The formal approach to music occurs under the influence of two family members: his uncle Ramón Parra Román ("Uncle Moncho"), who had been a talented classical piano soloist. And his aunt Gladys, who took him along with his brother, Eduardo, to concerts by the Chilean Symphony Orchestra and to presentations of the great Chilean pianist Claudio Arrau. Between the ages of eight and twelve, and thanks to these influences, Claudio began to cultivate classical music techniques.
When The High & Bass –the original name of Los Jaivas– was formed, Claudio's job was to play the accordion. Convinced by a professor at the Federico Santa María Technical University while studying engineering in 1965, Claudio decides to drop out, travel to Santiago and apply to the Conservatory of the University of Chile. Learning intensively, however, starting at nineteen years old at the conservatory is not an optimal age. Claudio manages to enter the Conservatory and becomes the only member of the group to have formal musical training. He moved from the accordion to the piano, an instrument that would characterize his work in the group's most glorious years, and that would define an important part of his distinctive sound.
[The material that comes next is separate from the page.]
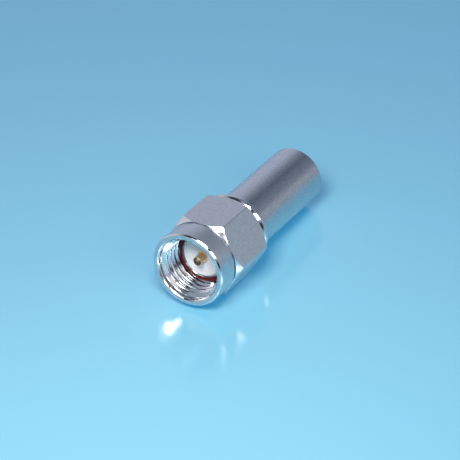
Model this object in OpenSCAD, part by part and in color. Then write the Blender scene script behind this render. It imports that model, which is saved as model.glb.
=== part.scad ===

His knowledge of academic music has also led him to be the constant link between the band and the orchestras with which they have worked in their symphonic incursions, in such works as "Letanias Por El Azar", "Los Caminos Que Se Abren", "Corre Que Te Pillo" and the album Mamalluca (1999). The composition of melodies is his strength, and his characteristic piano is the one that guides songs as influential as "La Conquistada", "La Poderosa Muerte" and "Mira Niñita". However his influence is more noticeable in progressive works such as those heard in: "Obras de Violeta Parra" from 1984 and in his piano centric composition "Elqui", which appears on the album: Mamalluca. But he has also executed interesting arrangements on synthesizers, such as those that adorn the song "Amor Americano" from the album Alturas de Machu Picchu, from 1981 and the complete album Si Tú No Estás from 1989.
Within the band, he is the inveterate collector, the one in charge of keeping the updated archive of the concerts and recordings of Los Jaivas, as well as the memories and the scores. Due to his sociable nature, he is the member of the group that has given the most interviews to the press, and in recent years he has been in charge of presenting the songs at concerts. After the death of Gato Alquinta, his function as the band's "musical director" led him to be the one who trained and prepared Gato's children, Eloy and Ankatu, to be his replacement.[5][6][7][8][9][10]
In 2007 he received a tribute from the engineer Carolina Hernández at the Plaza de Armas in Santiago de Chile.
He is the only band member to have been in Los Jaivas since its inception.[11]